Switzerland has produced Gruyère cheese since the 12th century, according to La Maison du Gruyère. In 2001, the cheese received an official French designation called AOP, which requires producers to create food products in accordance with cultural heritage guidelines and with materials from designated geographical regions.

What does Gruyère taste like? A hard cheese—though not as hard as, say, Parmesan—it has a slight sharpness and a strong salty flavor that increases with the age of the cheese.

La Maison du Gruyère gives visitors a succinct overview of the history of cheesemaking in Switzerland and a basic backgrounder on how cheese is made. The tour then takes guests along an elevated, glassed-in walkway that shows people making and curing Gruyère in the factory at ground level.

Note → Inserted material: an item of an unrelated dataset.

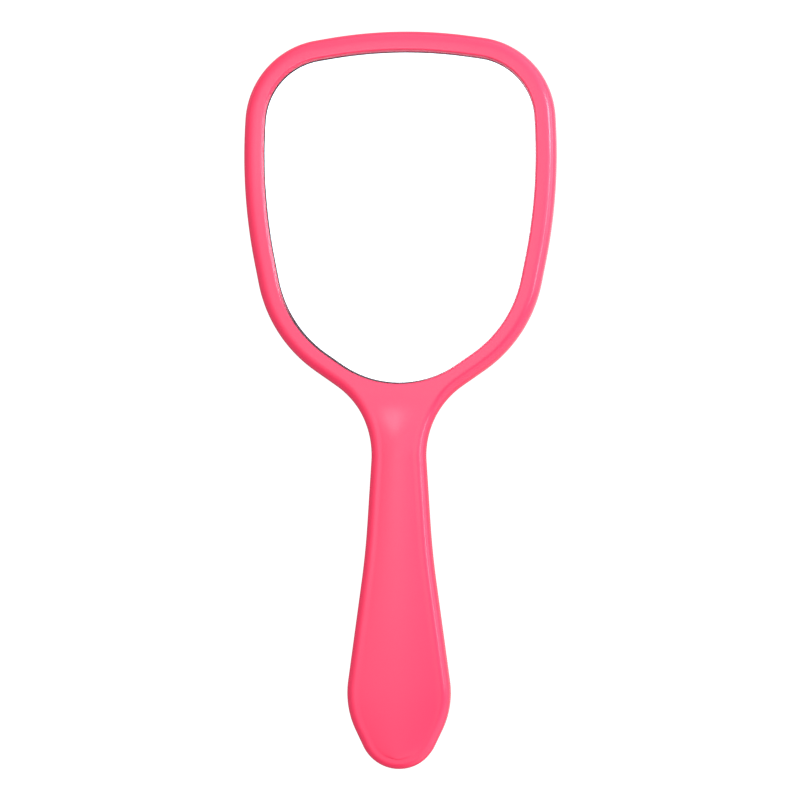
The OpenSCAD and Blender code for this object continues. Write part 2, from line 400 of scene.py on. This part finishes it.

As always on these tours, you’ll have plenty of time to read through the history and watch the factory workers—and plenty of time to visit the gift shop and café. We didn’t eat in the café or even look at the menu. We did wander through the gift shop during the wait for the bus to leave; as expected, it had a lot of highly tacky, overpriced Swiss-themed gift items and souvenirs.

The Callier Chocolate Factory

After a lunchtime stopover in the medieval town of Gruyères, the tour bus takes the group to Maison Callier, a Callier museum and factory in Broc, Switzerland.

The entrance to Maison Callier in Broc, Switzerland. June 3, 2019.

The entrance to Maison Callier in Broc, Switzerland. June 3, 2019.

François-Louis Cailler founded his namesake Swiss chocolatier in 1819, making him one of the first Swiss chocolate pioneers. In 1931, during the global financial crisis, he sold the company to rival Nestlé, which still owns the brand.

The Swiss—with all their cows—perfected milk chocolate. (Makes sense that they would have, yet I hadn’t thought this through in the past.) If you come to Switzerland and expect a lot of chocolate as part of your experience, I hope you like milk chocolate.

Callier makes for no exception to the Swiss milk chocolate rule, though it now has dark chocolate varieties on offer and available for tasting and for purchase in the gift shop at the end of this tour. (You knew they’d have one, right?) However, before you get there, you’ll get a very engaging experiential history lesson covering chocolate’s journey from the Aztec Empire to Europe, and its evolution upon arrival.

After the history lesson, you transition into a review of how Nestlé produces chocolate in volume today, including its efforts around sustainability and responsibility across its supply chain. Also, you’ll learn how to properly taste test chocolate (which, it turns out, has many of the same steps as wine tasting) and you’ll watch chocolate in the making.

Kudos to Nestlé for putting together a truly engaging and fun tour for kids and adults to enjoy. Especial kudos to Nestlé for offering a buffet of chocolate at the end of the tour, allowing visitors to taste as much as they want. (Okay, they probably do have tasting limits. However, I sampled at least one of each of about twenty varieties—oh yes—and the attendant didn’t blink an eye.)

Cheese, Chocolate, and Medieval Times

From Broc, the tourist coach takes you back to the Montreux train station, from which you can navigate home by whatever means took you to the same station in the morning to start the tour. (Or you can take another means, of course. Up to you.)

The Chocolate Train is super touristy—and super fun. We enjoyed both factory tours (more the chocolate than the cheese, in all honesty) and loved the free-time lunch stopover in Gruyères. Like chocolate? Like cheese? Like tiny, picturesque medieval towns? Go!